_SET TASK_. Starting with the first line and ending with the line that holds "const caddyHeight = 188;", repeat the material exactly.

_MATERIAL FOR THE TASK_.
<<<<
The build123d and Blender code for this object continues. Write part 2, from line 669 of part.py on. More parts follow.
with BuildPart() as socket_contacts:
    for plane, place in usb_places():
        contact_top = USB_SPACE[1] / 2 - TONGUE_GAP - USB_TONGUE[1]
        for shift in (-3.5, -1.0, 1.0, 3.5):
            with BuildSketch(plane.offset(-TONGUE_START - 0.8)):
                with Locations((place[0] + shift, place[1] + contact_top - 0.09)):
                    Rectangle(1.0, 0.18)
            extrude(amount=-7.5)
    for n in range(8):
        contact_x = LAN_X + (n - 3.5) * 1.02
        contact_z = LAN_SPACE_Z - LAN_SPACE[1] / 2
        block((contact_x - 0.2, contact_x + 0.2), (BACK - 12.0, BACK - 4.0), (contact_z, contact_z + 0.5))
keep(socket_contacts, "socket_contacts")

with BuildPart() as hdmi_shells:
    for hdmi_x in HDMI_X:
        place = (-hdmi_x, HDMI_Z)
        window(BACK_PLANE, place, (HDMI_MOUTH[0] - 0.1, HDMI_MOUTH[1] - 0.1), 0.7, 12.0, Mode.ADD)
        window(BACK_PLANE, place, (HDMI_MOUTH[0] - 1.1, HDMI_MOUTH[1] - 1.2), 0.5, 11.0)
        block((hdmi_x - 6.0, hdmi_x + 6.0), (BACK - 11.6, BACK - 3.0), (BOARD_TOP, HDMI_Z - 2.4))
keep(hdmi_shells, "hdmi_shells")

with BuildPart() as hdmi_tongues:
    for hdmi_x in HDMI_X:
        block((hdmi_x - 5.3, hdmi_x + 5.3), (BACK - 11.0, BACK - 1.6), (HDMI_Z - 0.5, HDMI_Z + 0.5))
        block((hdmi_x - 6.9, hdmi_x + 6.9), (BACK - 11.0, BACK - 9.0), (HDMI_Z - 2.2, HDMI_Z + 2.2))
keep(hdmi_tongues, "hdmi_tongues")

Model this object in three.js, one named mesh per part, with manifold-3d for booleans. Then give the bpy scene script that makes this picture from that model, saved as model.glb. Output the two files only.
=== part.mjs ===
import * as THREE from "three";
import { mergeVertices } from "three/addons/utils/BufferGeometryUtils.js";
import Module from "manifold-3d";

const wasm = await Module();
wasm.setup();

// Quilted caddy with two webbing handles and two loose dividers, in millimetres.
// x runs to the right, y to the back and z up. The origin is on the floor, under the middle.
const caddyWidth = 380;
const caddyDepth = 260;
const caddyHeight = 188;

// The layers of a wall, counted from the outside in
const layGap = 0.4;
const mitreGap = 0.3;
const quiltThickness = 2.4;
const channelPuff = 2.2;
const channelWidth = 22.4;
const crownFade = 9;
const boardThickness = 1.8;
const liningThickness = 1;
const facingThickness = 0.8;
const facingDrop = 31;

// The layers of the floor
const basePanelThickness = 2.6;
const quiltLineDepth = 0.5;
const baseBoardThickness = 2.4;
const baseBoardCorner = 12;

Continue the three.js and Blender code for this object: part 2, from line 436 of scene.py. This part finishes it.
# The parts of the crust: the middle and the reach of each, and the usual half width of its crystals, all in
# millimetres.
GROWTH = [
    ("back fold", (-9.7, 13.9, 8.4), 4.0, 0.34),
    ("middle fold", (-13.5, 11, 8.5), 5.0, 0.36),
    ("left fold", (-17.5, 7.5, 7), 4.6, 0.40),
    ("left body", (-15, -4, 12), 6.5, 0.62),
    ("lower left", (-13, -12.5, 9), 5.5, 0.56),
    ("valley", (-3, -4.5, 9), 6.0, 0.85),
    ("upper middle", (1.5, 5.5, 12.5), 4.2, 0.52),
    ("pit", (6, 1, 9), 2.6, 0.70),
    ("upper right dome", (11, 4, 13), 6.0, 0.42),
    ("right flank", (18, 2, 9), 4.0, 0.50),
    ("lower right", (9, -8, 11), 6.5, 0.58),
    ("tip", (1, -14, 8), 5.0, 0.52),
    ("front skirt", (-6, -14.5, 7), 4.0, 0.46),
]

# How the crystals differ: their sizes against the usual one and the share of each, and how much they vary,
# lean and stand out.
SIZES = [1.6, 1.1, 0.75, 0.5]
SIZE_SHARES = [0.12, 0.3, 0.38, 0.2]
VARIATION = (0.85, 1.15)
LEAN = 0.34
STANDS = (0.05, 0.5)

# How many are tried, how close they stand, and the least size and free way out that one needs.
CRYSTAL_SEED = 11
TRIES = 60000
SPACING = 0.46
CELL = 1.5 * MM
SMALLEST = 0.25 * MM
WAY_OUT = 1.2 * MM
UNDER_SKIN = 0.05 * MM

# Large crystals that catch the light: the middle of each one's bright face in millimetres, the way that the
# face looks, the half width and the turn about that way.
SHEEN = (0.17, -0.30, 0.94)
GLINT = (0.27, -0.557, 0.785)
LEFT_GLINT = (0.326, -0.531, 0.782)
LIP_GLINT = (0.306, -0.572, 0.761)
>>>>
_RESPONSE BELOW_.
The build123d and Blender code for this object continues. Write part 2, from line 669 of part.py on. More parts follow.
with BuildPart() as socket_contacts:
    for plane, place in usb_places():
        contact_top = USB_SPACE[1] / 2 - TONGUE_GAP - USB_TONGUE[1]
        for shift in (-3.5, -1.0, 1.0, 3.5):
            with BuildSketch(plane.offset(-TONGUE_START - 0.8)):
                with Locations((place[0] + shift, place[1] + contact_top - 0.09)):
                    Rectangle(1.0, 0.18)
            extrude(amount=-7.5)
    for n in range(8):
        contact_x = LAN_X + (n - 3.5) * 1.02
        contact_z = LAN_SPACE_Z - LAN_SPACE[1] / 2
        block((contact_x - 0.2, contact_x + 0.2), (BACK - 12.0, BACK - 4.0), (contact_z, contact_z + 0.5))
keep(socket_contacts, "socket_contacts")

with BuildPart() as hdmi_shells:
    for hdmi_x in HDMI_X:
        place = (-hdmi_x, HDMI_Z)
        window(BACK_PLANE, place, (HDMI_MOUTH[0] - 0.1, HDMI_MOUTH[1] - 0.1), 0.7, 12.0, Mode.ADD)
        window(BACK_PLANE, place, (HDMI_MOUTH[0] - 1.1, HDMI_MOUTH[1] - 1.2), 0.5, 11.0)
        block((hdmi_x - 6.0, hdmi_x + 6.0), (BACK - 11.6, BACK - 3.0), (BOARD_TOP, HDMI_Z - 2.4))
keep(hdmi_shells, "hdmi_shells")

with BuildPart() as hdmi_tongues:
    for hdmi_x in HDMI_X:
        block((hdmi_x - 5.3, hdmi_x + 5.3), (BACK - 11.0, BACK - 1.6), (HDMI_Z - 0.5, HDMI_Z + 0.5))
        block((hdmi_x - 6.9, hdmi_x + 6.9), (BACK - 11.0, BACK - 9.0), (HDMI_Z - 2.2, HDMI_Z + 2.2))
keep(hdmi_tongues, "hdmi_tongues")

Model this object in three.js, one named mesh per part, with manifold-3d for booleans. Then give the bpy scene script that makes this picture from that model, saved as model.glb. Output the two files only.
=== part.mjs ===
import * as THREE from "three";
import { mergeVertices } from "three/addons/utils/BufferGeometryUtils.js";
import Module from "manifold-3d";

const wasm = await Module();
wasm.setup();

// Quilted caddy with two webbing handles and two loose dividers, in millimetres.
// x runs to the right, y to the back and z up. The origin is on the floor, under the middle.
const caddyWidth = 380;
const caddyDepth = 260;
const caddyHeight = 188;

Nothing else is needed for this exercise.